--- Written instruction ---
Your task is to quote, unchanged, only the lines from the one with "# Tufts: each" through the one with "in imported if", both ends included.

--- Dataset content ---
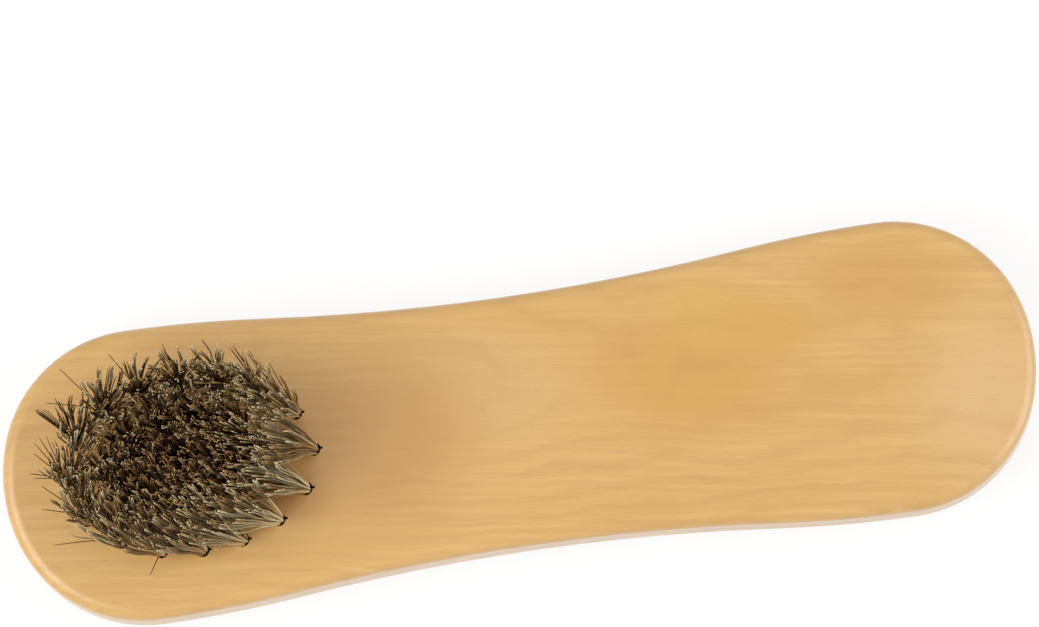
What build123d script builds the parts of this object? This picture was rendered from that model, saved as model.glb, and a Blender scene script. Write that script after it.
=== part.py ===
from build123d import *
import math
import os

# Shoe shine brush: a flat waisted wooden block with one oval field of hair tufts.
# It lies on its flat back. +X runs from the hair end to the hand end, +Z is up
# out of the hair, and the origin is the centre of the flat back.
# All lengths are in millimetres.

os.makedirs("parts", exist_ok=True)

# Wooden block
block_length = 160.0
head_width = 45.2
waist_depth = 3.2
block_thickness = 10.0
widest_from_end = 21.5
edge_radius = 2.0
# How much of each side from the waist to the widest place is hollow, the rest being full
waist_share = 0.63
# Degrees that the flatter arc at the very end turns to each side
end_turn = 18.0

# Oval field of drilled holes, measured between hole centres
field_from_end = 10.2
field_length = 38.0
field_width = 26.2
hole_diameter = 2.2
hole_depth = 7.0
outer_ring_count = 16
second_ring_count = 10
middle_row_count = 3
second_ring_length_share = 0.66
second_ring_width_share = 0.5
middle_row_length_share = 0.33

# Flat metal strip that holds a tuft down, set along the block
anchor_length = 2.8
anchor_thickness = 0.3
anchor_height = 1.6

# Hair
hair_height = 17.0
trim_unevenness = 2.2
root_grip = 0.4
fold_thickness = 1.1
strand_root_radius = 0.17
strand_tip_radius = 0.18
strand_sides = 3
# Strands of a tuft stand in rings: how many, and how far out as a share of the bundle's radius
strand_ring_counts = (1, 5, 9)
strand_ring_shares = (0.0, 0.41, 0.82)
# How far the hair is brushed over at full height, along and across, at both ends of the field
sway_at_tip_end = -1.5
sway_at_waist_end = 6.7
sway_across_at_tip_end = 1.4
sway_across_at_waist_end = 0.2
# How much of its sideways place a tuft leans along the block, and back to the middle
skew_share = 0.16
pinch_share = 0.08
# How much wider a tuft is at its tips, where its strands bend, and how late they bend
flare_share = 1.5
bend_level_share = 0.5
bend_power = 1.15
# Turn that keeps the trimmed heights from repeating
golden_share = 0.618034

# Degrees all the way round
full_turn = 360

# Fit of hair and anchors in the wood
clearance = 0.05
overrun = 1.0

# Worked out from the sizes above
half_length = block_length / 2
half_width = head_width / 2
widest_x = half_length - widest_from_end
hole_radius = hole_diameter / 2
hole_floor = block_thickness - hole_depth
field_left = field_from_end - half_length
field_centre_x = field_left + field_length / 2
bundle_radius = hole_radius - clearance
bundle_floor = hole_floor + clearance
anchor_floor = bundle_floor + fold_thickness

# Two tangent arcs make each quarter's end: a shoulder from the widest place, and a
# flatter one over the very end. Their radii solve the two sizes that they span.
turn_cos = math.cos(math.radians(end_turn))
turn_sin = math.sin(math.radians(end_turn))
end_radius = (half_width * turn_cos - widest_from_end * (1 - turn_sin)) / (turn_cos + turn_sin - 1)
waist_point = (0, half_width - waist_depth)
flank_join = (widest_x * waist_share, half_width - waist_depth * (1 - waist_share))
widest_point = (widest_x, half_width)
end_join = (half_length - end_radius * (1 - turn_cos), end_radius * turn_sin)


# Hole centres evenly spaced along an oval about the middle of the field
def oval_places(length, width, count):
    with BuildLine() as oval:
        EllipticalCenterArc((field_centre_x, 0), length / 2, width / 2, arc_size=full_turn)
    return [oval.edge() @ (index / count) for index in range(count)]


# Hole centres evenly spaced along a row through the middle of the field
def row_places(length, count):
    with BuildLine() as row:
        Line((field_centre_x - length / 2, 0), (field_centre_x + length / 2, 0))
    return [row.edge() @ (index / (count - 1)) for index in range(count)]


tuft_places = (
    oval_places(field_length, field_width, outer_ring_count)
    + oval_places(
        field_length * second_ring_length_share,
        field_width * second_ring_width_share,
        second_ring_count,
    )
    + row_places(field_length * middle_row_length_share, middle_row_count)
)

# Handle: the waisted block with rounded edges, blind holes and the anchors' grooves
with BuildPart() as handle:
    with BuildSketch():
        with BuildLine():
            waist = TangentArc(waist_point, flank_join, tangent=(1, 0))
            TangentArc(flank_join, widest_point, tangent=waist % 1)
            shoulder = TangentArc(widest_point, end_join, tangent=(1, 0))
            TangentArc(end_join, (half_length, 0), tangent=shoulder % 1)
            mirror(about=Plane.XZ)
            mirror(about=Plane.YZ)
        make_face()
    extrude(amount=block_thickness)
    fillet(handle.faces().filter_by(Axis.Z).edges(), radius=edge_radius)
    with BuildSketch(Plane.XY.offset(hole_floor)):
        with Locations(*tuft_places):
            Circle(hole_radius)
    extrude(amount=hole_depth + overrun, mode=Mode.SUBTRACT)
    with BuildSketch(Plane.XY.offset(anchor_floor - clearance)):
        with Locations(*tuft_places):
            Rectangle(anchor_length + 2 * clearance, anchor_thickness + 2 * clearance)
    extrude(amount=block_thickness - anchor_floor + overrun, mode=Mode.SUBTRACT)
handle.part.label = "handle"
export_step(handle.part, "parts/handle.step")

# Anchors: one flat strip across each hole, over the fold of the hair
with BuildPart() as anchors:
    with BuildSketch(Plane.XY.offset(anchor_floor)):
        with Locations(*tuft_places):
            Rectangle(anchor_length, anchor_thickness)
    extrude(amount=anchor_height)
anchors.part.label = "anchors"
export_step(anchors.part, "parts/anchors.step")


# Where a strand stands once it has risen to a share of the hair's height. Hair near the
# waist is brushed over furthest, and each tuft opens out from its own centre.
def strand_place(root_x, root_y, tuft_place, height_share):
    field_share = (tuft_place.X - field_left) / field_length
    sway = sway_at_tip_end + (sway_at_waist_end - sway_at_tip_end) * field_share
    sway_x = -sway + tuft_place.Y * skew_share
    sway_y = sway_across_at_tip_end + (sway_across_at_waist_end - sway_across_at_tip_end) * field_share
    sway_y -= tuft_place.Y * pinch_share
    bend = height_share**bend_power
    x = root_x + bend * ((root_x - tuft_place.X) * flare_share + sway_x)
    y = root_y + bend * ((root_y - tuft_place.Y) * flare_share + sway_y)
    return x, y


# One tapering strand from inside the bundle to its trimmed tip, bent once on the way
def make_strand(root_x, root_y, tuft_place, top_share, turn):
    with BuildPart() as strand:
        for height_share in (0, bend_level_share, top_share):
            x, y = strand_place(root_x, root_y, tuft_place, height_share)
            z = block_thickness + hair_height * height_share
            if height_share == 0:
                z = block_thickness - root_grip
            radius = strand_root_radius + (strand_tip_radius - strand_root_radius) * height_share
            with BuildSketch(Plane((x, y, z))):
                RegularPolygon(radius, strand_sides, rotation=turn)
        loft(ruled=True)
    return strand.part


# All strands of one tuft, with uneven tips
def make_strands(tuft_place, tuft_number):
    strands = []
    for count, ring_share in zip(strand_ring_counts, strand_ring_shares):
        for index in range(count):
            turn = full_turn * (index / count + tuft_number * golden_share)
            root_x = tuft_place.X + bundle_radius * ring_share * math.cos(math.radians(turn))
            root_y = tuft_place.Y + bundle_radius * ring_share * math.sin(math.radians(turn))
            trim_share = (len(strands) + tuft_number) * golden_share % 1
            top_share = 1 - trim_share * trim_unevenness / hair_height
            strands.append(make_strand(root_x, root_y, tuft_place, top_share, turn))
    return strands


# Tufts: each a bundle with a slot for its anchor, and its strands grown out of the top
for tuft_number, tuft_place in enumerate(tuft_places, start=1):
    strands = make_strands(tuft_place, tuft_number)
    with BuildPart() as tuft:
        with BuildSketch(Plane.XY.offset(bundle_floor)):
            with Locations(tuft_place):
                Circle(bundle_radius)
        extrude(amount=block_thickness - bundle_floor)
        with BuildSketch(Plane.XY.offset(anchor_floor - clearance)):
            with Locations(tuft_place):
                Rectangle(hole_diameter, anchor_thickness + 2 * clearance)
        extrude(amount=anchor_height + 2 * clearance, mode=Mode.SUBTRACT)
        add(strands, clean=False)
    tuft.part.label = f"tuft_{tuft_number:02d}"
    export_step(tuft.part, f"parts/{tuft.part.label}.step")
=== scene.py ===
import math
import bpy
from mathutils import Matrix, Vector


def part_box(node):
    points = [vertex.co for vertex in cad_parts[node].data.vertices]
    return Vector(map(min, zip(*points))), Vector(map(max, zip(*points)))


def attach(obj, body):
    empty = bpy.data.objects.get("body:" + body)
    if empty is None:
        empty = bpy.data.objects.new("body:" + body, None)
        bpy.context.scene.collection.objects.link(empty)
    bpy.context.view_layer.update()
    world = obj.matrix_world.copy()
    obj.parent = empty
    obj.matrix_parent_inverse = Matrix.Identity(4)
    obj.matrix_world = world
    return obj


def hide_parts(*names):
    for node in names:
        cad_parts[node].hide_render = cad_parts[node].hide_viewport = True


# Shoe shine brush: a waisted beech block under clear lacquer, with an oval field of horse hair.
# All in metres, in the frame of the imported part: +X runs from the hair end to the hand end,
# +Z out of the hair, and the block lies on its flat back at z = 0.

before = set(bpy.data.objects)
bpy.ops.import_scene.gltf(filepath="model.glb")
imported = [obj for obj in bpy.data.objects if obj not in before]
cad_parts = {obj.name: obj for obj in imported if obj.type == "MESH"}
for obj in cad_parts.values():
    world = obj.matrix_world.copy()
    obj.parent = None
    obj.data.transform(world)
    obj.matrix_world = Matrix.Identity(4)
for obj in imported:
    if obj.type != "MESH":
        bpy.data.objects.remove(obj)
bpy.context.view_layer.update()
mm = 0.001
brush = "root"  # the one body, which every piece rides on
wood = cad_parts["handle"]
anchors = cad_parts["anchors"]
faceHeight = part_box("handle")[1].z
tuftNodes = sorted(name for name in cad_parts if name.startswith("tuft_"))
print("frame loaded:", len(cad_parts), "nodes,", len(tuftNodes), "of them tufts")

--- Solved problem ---
# Tufts: each a bundle with a slot for its anchor, and its strands grown out of the top
for tuft_number, tuft_place in enumerate(tuft_places, start=1):
    strands = make_strands(tuft_place, tuft_number)
    with BuildPart() as tuft:
        with BuildSketch(Plane.XY.offset(bundle_floor)):
            with Locations(tuft_place):
                Circle(bundle_radius)
        extrude(amount=block_thickness - bundle_floor)
        with BuildSketch(Plane.XY.offset(anchor_floor - clearance)):
            with Locations(tuft_place):
                Rectangle(hole_diameter, anchor_thickness + 2 * clearance)
        extrude(amount=anchor_height + 2 * clearance, mode=Mode.SUBTRACT)
        add(strands, clean=False)
    tuft.part.label = f"tuft_{tuft_number:02d}"
    export_step(tuft.part, f"parts/{tuft.part.label}.step")
=== scene.py ===
import math
import bpy
from mathutils import Matrix, Vector


def part_box(node):
    points = [vertex.co for vertex in cad_parts[node].data.vertices]
    return Vector(map(min, zip(*points))), Vector(map(max, zip(*points)))


def attach(obj, body):
    empty = bpy.data.objects.get("body:" + body)
    if empty is None:
        empty = bpy.data.objects.new("body:" + body, None)
        bpy.context.scene.collection.objects.link(empty)
    bpy.context.view_layer.update()
    world = obj.matrix_world.copy()
    obj.parent = empty
    obj.matrix_parent_inverse = Matrix.Identity(4)
    obj.matrix_world = world
    return obj


def hide_parts(*names):
    for node in names:
        cad_parts[node].hide_render = cad_parts[node].hide_viewport = True


# Shoe shine brush: a waisted beech block under clear lacquer, with an oval field of horse hair.
# All in metres, in the frame of the imported part: +X runs from the hair end to the hand end,
# +Z out of the hair, and the block lies on its flat back at z = 0.

before = set(bpy.data.objects)
bpy.ops.import_scene.gltf(filepath="model.glb")
imported = [obj for obj in bpy.data.objects if obj not in before]
cad_parts = {obj.name: obj for obj in imported if obj.type == "MESH"}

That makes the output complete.